(Written task):
Please quote the material exactly, every line of it.

(Material):
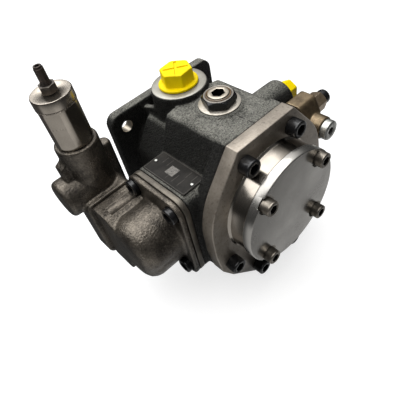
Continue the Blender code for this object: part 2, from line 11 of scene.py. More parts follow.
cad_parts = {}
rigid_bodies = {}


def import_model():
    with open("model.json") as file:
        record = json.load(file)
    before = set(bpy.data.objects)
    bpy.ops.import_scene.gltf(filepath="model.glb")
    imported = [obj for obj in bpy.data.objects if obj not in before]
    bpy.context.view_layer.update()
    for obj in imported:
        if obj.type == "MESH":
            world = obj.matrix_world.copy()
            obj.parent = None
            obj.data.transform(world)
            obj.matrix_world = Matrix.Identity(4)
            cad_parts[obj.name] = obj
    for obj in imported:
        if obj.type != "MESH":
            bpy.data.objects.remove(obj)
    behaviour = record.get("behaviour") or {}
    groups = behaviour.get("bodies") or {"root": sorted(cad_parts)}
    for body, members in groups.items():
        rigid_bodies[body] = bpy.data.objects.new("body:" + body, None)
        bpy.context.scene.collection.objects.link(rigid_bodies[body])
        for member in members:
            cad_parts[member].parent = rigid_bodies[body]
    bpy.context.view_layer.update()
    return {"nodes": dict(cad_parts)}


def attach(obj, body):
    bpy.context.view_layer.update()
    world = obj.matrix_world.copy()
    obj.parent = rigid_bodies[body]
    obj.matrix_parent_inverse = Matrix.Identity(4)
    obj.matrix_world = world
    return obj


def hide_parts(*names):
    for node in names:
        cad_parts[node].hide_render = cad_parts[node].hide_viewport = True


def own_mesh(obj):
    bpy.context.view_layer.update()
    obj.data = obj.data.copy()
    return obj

(Output below):
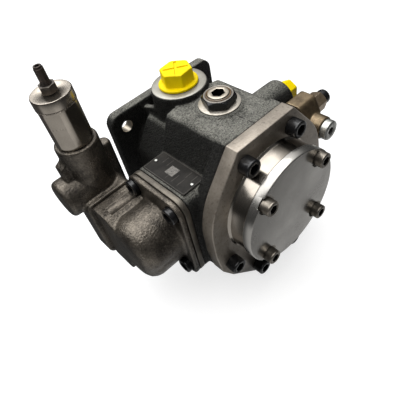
Continue the Blender code for this object: part 2, from line 11 of scene.py. More parts follow.
cad_parts = {}
rigid_bodies = {}


def import_model():
    with open("model.json") as file:
        record = json.load(file)
    before = set(bpy.data.objects)
    bpy.ops.import_scene.gltf(filepath="model.glb")
    imported = [obj for obj in bpy.data.objects if obj not in before]
    bpy.context.view_layer.update()
    for obj in imported:
        if obj.type == "MESH":
            world = obj.matrix_world.copy()
            obj.parent = None
            obj.data.transform(world)
            obj.matrix_world = Matrix.Identity(4)
            cad_parts[obj.name] = obj
    for obj in imported:
        if obj.type != "MESH":
            bpy.data.objects.remove(obj)
    behaviour = record.get("behaviour") or {}
    groups = behaviour.get("bodies") or {"root": sorted(cad_parts)}
    for body, members in groups.items():
        rigid_bodies[body] = bpy.data.objects.new("body:" + body, None)
        bpy.context.scene.collection.objects.link(rigid_bodies[body])
        for member in members:
            cad_parts[member].parent = rigid_bodies[body]
    bpy.context.view_layer.update()
    return {"nodes": dict(cad_parts)}


def attach(obj, body):
    bpy.context.view_layer.update()
    world = obj.matrix_world.copy()
    obj.parent = rigid_bodies[body]
    obj.matrix_parent_inverse = Matrix.Identity(4)
    obj.matrix_world = world
    return obj


def hide_parts(*names):
    for node in names:
        cad_parts[node].hide_render = cad_parts[node].hide_viewport = True


def own_mesh(obj):
    bpy.context.view_layer.update()
    obj.data = obj.data.copy()
    return obj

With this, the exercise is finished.